» **Work to complete**:
Your task is to copy every line of this material exactly.

» **Provided records**:

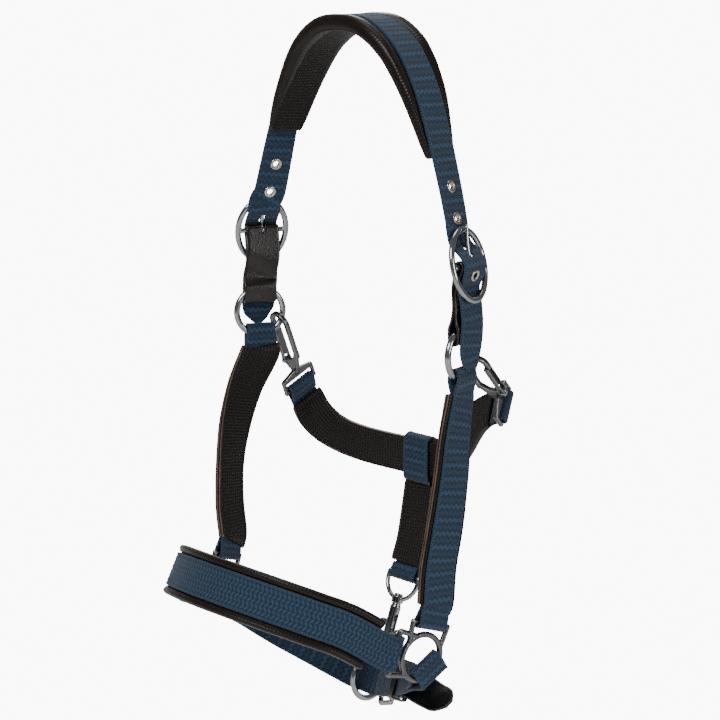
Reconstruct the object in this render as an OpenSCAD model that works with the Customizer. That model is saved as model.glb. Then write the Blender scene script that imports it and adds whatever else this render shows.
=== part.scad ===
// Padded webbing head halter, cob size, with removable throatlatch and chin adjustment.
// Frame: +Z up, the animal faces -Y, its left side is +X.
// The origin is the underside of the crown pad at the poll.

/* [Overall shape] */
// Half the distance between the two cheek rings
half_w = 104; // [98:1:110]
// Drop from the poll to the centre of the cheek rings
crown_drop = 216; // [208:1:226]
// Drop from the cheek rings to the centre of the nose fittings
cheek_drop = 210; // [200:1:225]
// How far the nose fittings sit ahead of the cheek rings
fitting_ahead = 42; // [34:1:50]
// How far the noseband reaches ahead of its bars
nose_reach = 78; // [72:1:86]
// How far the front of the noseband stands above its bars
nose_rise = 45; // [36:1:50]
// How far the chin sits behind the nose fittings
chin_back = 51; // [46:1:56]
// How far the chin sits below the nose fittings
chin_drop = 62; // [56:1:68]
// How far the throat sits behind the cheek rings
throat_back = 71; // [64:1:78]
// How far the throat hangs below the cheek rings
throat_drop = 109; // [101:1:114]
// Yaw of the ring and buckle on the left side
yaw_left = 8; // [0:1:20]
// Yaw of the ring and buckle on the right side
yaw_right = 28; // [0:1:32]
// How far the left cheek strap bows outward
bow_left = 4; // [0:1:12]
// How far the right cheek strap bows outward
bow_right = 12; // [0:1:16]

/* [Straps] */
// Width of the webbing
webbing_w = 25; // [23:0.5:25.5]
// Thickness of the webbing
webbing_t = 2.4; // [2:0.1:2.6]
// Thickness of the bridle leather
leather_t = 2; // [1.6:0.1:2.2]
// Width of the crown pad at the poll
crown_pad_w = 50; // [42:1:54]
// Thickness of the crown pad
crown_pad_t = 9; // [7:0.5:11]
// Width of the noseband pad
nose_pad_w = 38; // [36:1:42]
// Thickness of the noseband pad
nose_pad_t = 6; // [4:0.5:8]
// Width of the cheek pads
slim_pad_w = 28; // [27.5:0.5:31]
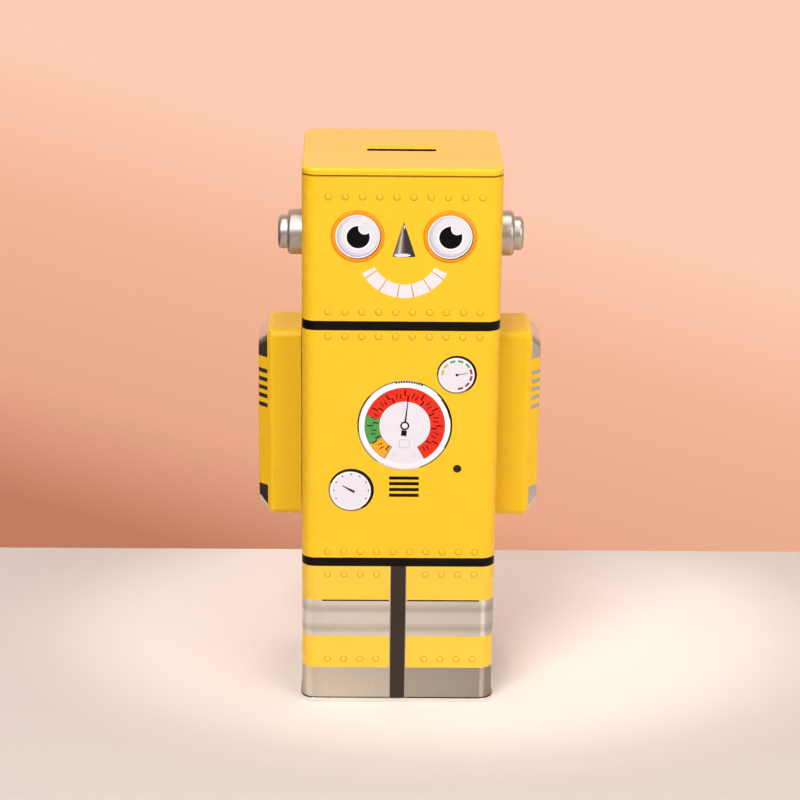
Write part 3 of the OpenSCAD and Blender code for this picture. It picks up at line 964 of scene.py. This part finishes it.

» **Full output**:
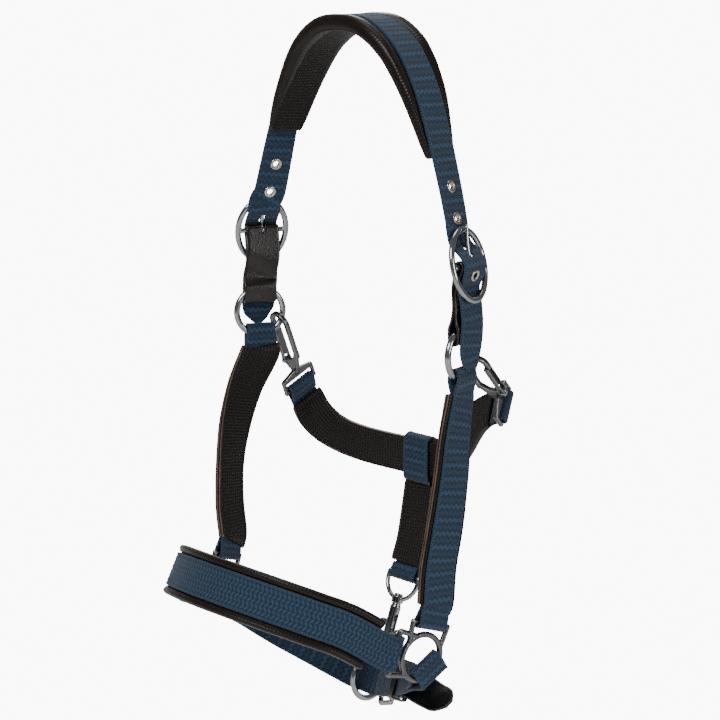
Reconstruct the object in this render as an OpenSCAD model that works with the Customizer. That model is saved as model.glb. Then write the Blender scene script that imports it and adds whatever else this render shows.
=== part.scad ===
// Padded webbing head halter, cob size, with removable throatlatch and chin adjustment.
// Frame: +Z up, the animal faces -Y, its left side is +X.
// The origin is the underside of the crown pad at the poll.

/* [Overall shape] */
// Half the distance between the two cheek rings
half_w = 104; // [98:1:110]
// Drop from the poll to the centre of the cheek rings
crown_drop = 216; // [208:1:226]
// Drop from the cheek rings to the centre of the nose fittings
cheek_drop = 210; // [200:1:225]
// How far the nose fittings sit ahead of the cheek rings
fitting_ahead = 42; // [34:1:50]
// How far the noseband reaches ahead of its bars
nose_reach = 78; // [72:1:86]
// How far the front of the noseband stands above its bars
nose_rise = 45; // [36:1:50]
// How far the chin sits behind the nose fittings
chin_back = 51; // [46:1:56]
// How far the chin sits below the nose fittings
chin_drop = 62; // [56:1:68]
// How far the throat sits behind the cheek rings
throat_back = 71; // [64:1:78]
// How far the throat hangs below the cheek rings
throat_drop = 109; // [101:1:114]
// Yaw of the ring and buckle on the left side
yaw_left = 8; // [0:1:20]
// Yaw of the ring and buckle on the right side
yaw_right = 28; // [0:1:32]
// How far the left cheek strap bows outward
bow_left = 4; // [0:1:12]
// How far the right cheek strap bows outward
bow_right = 12; // [0:1:16]

/* [Straps] */
// Width of the webbing
webbing_w = 25; // [23:0.5:25.5]
// Thickness of the webbing
webbing_t = 2.4; // [2:0.1:2.6]
// Thickness of the bridle leather
leather_t = 2; // [1.6:0.1:2.2]
// Width of the crown pad at the poll
crown_pad_w = 50; // [42:1:54]
// Thickness of the crown pad
crown_pad_t = 9; // [7:0.5:11]
// Width of the noseband pad
nose_pad_w = 38; // [36:1:42]
// Thickness of the noseband pad
nose_pad_t = 6; // [4:0.5:8]
// Width of the cheek pads
slim_pad_w = 28; // [27.5:0.5:31]
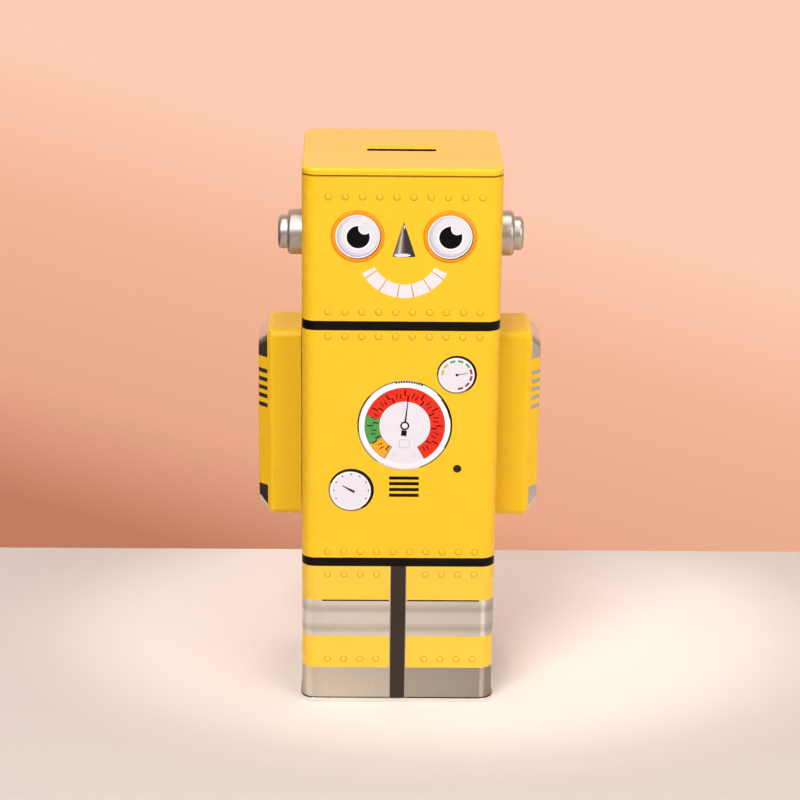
Write part 3 of the OpenSCAD and Blender code for this picture. It picks up at line 964 of scene.py. This part finishes it.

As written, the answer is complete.